By David G. Markham :

This podcast provides good information.

Gentification is not the only influence on changing neighborhoods. A bigger issue is land use and zoning issues. I grew up and lived most of my life in a college town, Brockport, NY. The village has been taken over by college housing. The old neighborhoods have been destroyed. Last year I sold my house at age 71 on a street that was all college housing except my house. I was the last owner occupied house on the street. When I sold it to a college landlord, the whole street now, over 30 houses are used for rentals. I loved my house which was a federal style brick house with 5 bedrooms and a carriage barn which would be worth $250,000.00 a mile away in Clarkson. But because of where it is located I got $80,000 for it.

My mother's house where I was raised and where she lived since 1946 was sold in 2005 and is now college housing.

With Halloween just passed, I am reminded again at the lack of families and children trick and treating.

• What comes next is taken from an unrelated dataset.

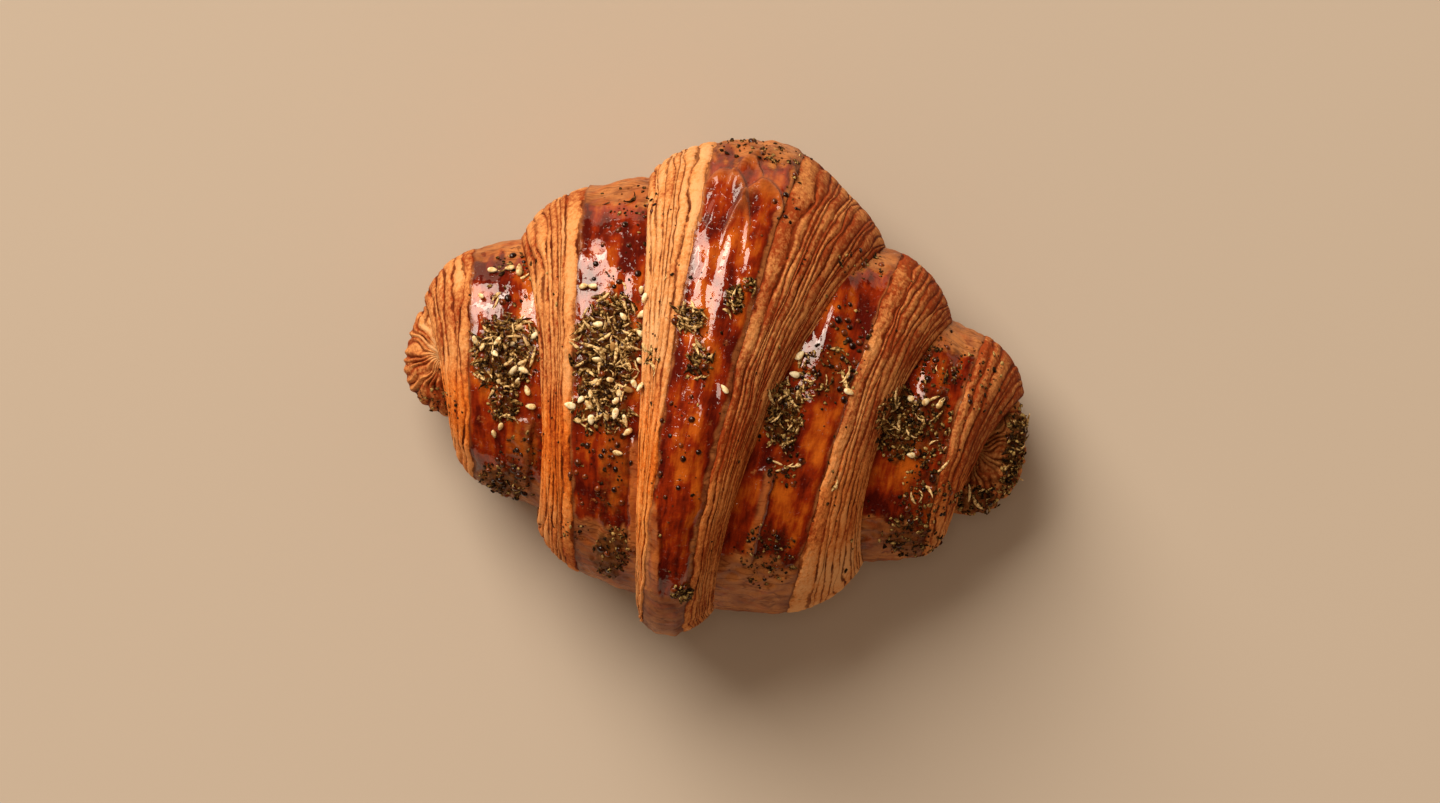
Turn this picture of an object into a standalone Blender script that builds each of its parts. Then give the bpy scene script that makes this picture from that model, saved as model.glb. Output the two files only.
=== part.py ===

Any partying is being done by intoxicated college students who, with Halloween, have another occasion to drink.

I grieve for the loss of the village and neighborhoods where I grew up and raised my familly. Luckily, even though I am a Social Worker, I had some resources to move.

Having done drug free communities prevention, the Community That Cares model specifies attachment to neighborhood as a protective factor reducing the likelihood of dlinquency, substance abuse and teenage pregancy. Stability of residence and place is a huge protective factor in maintaining, if not enhancing social functioning.

Thank you for the interesting podcast describing this protective factor as it also impacts the health and well being of seniors.